Studying meteorites offers a wealth of knowledge about our solar system, from its very beginnings to the possibility of life beyond Earth. Here's a glimpse into what these space rocks can teach us:

The Solar System's Formation: Meteorites are like tiny time capsules, some dating back 4.6 billion years! By analyzing their composition, scientists can understand the conditions present during the formation of our solar system. The types of minerals, isotopes (variations of elements), and ratios of elements all provide clues to the building blocks that came together to form the Sun, planets, and asteroids.

Understanding Asteroids and Comets: Most meteorites originate from asteroids and comets. By studying their makeup, we can gain insights into the composition of these celestial bodies. This helps us understand the diversity of materials present in the solar system and the processes that shaped these objects.

Impact History: Meteorite impacts have played a significant role in Earth's history. Studying the craters they leave behind and the materials they deposit allows scientists to reconstruct past impacts.
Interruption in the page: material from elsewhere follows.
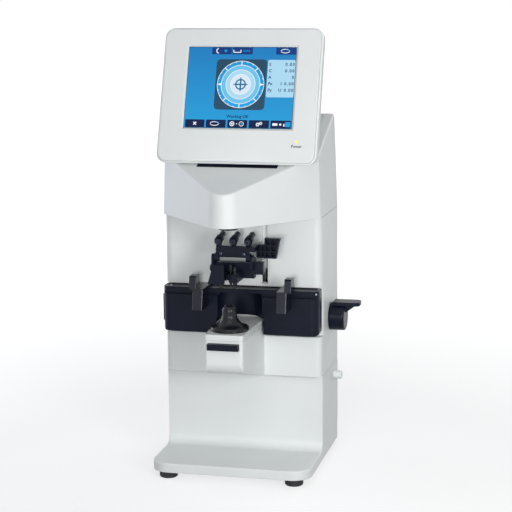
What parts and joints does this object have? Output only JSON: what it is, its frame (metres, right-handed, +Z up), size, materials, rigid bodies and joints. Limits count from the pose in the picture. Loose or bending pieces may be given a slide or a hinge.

This knowledge is crucial for understanding how these events might have influenced the evolution of life on Earth and potential future threats from large impacts.

The Origins of Life: Incredibly, some meteorites contain organic molecules, the building blocks of life. This discovery hints at the possibility that the ingredients necessary for life may have originated in space and arrived on Earth through meteorites. Studying these organic molecules can shed light on the origins of life on our planet and the possibility of life existing elsewhere.

Planetary Defense: By studying the composition and trajectories of meteoroids that enter Earth's atmosphere, scientists can develop better methods for detecting and potentially deflecting future impacts of large asteroids or comets. This knowledge is crucial for safeguarding our planet from catastrophic events.

In essence, meteorites are messengers from the past and distant reaches of our solar system. Studying them helps us piece together the puzzle of our cosmic origins and holds the potential to unlock profound mysteries about the universe.